Monday, 9 March 2015

Scientist, heal thyself

An interesting blog post was brought to my attention in something written by Sabine Hossenfelder, a physics professor who has a real passion for the better communication of science. 

She picked out a passage in the blog, commenting 'spot on':
Sciencey headlines are pre-packaged cultural tokens that can be shared and reshared without any investment in analysis or critical thought — as if they were sports scores or fashion photos or poetry quotes — to reinforce one’s aesthetic self-identification as a “science lover.” One’s actual interest doesn’t have to extend beyond the headline itself.
I must admit, I find that paragraph hard to understand, and while it may sound correct in isolation (if it means what I think it means), it doesn't work in the context of the rest of the text. The central thesis of the post is that scientists aren't making the outrageous claims. It's partly the fault of science journalists ('overblown science headlines are still a major aspect of the problem') and partly the fault of the ignorant unwashed general public ('many of your friends and relatives — and most likely, even you — are now implicated in this onslaught of misinformation').

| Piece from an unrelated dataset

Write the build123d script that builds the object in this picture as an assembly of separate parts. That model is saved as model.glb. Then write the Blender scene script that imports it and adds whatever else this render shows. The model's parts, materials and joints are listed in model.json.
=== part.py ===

However, in my experience, these contortions of the true picture of science largely originate with scientists and with university press offices - not the science journalism community or the public at large. I'm not saying science journalism isn't rife with misinformation that has come from the journalist (often not a science journalist but a health or lifestyle correspondent or similar) - but I'd suggest the biggest sources are back at the universities.

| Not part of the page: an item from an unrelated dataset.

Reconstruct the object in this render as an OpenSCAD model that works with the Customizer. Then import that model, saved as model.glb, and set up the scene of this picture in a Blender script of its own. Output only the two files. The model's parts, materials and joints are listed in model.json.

Let me give you two examples.

If I am writing about, say, the big bang, I always make sure I include the proviso that what I am covering is the current best-accepted theory given the data we have right now, but that the picture may change in the future. I have lost count of the number of scientists who write something like 'the universe began around 13.7 billion years ago...' and go onto describe the hot big bang with inflation model as if it were absolute fact.

And then there's the matter of light sabers. (I know it should be 'light sabres', but that's the way they spell it.) Here are some newspaper headlines from 2013: 'Star Wars lightsabers finally invented,' 'Scientists Finally Invent Real, Working Lightsabers,' and  'MIT, Harvard scientists accidentally create real-life lightsaber' were among the dramatic headlines. (I love that use of 'Finally' as if it is about time that those lazy scientists managed to get around to something so trivial.) Silly journalists. Now all the common unwashed people will think that light sabers really exist.

Is this what had happened in the lab? Nope. By using a Bose-Einstein condensate, the scientists had been able to create what they called 'light molecules' - pairs of photons that were temporarily linked together. Interesting, and possibly useful in photonics, but not a light saber by any stretch of the imagination. So how did those wacky science journalists come up with the imaginary light saber image? Did they just make it up? No. One of the scientists involved, Professor Mikhail Lukin of Harvard said: “It’s not an inapt analogy to compare this to light sabers.”

Perhaps, then, the answer is that scientists who like the media spotlight should think twice before coming out with such a remark. And then not do it. But to blame this kind of thing on science journalism (why should the journalist know more than the professor?) or the unwashed public (why shouldn't they find a headline like that worth repeating?) is simply wrong.